President attends Cathedral mass

n

Significantly, President Abdel Fattah al-Sisi chose the evening of the Minya attack to become the first Egyptian President to attend a Christmas Eve mass in the Coptic Orthodox Cathedral of St. Mark in Cairo. During his surprise visit, he extended holiday greetings to Coptic Orthodox Pope Tawadros II and all of Egypt’s Coptic citizens.

“It was necessary to attend and wish you well,” he said in a short speech, greeted by rousing applause from the worshippers. “We are Egyptians, and we have to be only Egyptians. We will build our country together. We will truly accept and love each other.”

Televised on state television, President al-Sisi’s symbolic visit, standing alongside the spiritual leader of Egypt’s 10 million or more Coptic citizens, contrasted with the reluctance of previous presidents to associate publicly with their Christian minorities.

Many of Egypt’s outspoken Muslim clerics have for decades fostered sectarian mistrust, urging their followers to avoid extending Christmas or Easter greetings to their Christian neighbors and forbidding them to enter a church.

Despite President Sisi’s supportive stance toward the Coptic minority, his government has yet to address the judicial prejudices and restrictions that make them second-class citizens among Egypt’s 90 percent Muslim population. Christians continue to be subjected to criminal prosecution for alleged blasphemy against Islam, and legal procedures to build churches remain convoluted and often blocked by Muslim street protests.

Sectarian tensions require constant protection

n

“All our churches in Egypt are under heavy police protection,” Fr. Rafic Greiche, spokesman for Egypt’s Coptic Catholic Church, told World Watch Monitor from Cairo the day after the Minya attack.

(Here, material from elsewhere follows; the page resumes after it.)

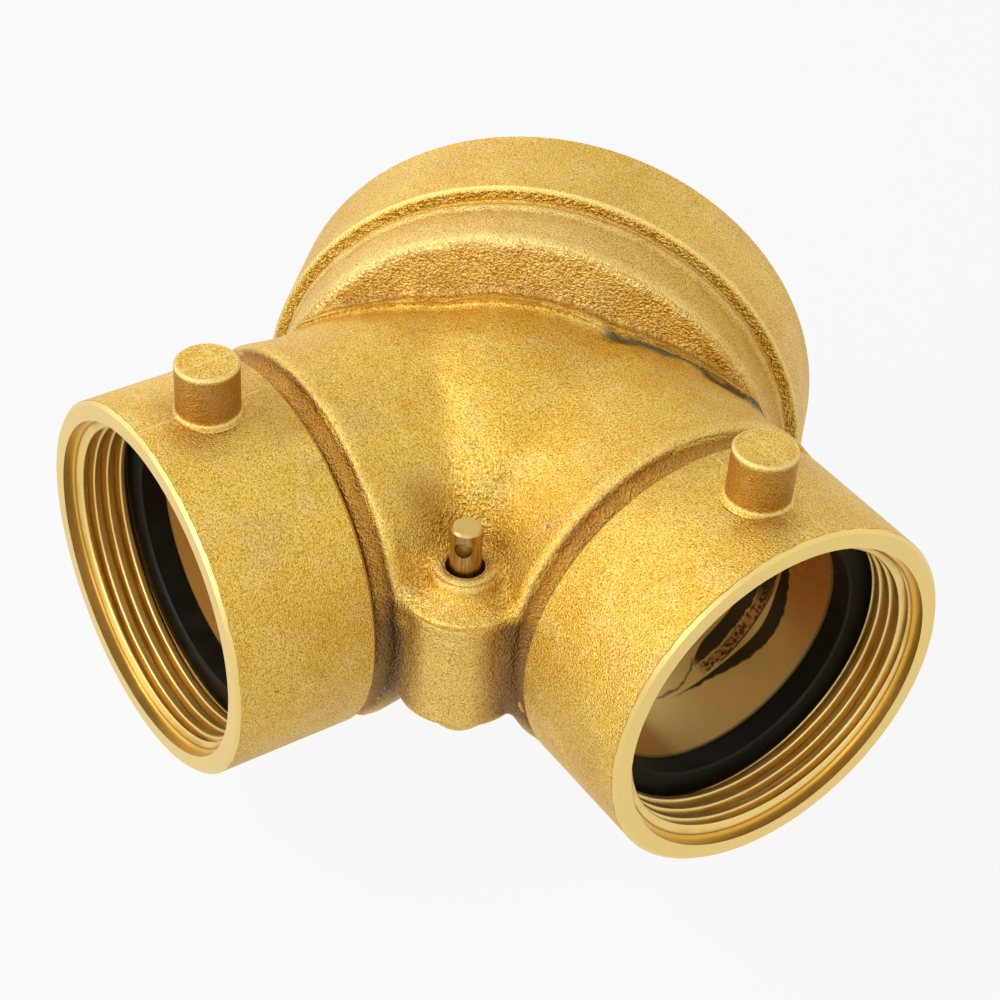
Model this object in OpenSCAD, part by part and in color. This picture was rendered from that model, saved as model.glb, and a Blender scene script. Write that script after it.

According to Al-Ahram newspaper, Interior Ministry spokesman Hany Abdel Latif declared that the Minya attacks were not religiously motivated. “It has nothing to do with any of the holidays of our Coptic brothers,” Latif said. “It is instead aimed at the security forces, to try to undermine their resolve.”

No group has claimed responsibility for the attack, although Minya police official Hisham Nasr blamed the killings on the Muslim Brotherhood, designated a “terrorist organization” by the Egyptian government in late 2013. “Initial investigations showed that members of the terrorist Brotherhood group are involved,” Nasr told the Anadolu Agency.

Over the past 18 months, jihadist groups in Egypt have launched frequent, deadly attacks against Egyptian security forces, killing hundreds of police and soldiers in retaliation for the overthrow of former President Mohammed Morsi. Coptic Christians and their churches have also faced multiple attacks, and the Christians have been blamed by Islamists for their mass support of the anti-Morsi movement.

A majority of the heavy reprisal attacks against Coptic Christians in August 2013, torching and destroying dozens of churches and Coptic properties, took place in Minya province, where sectarian violence has been endemic for several decades.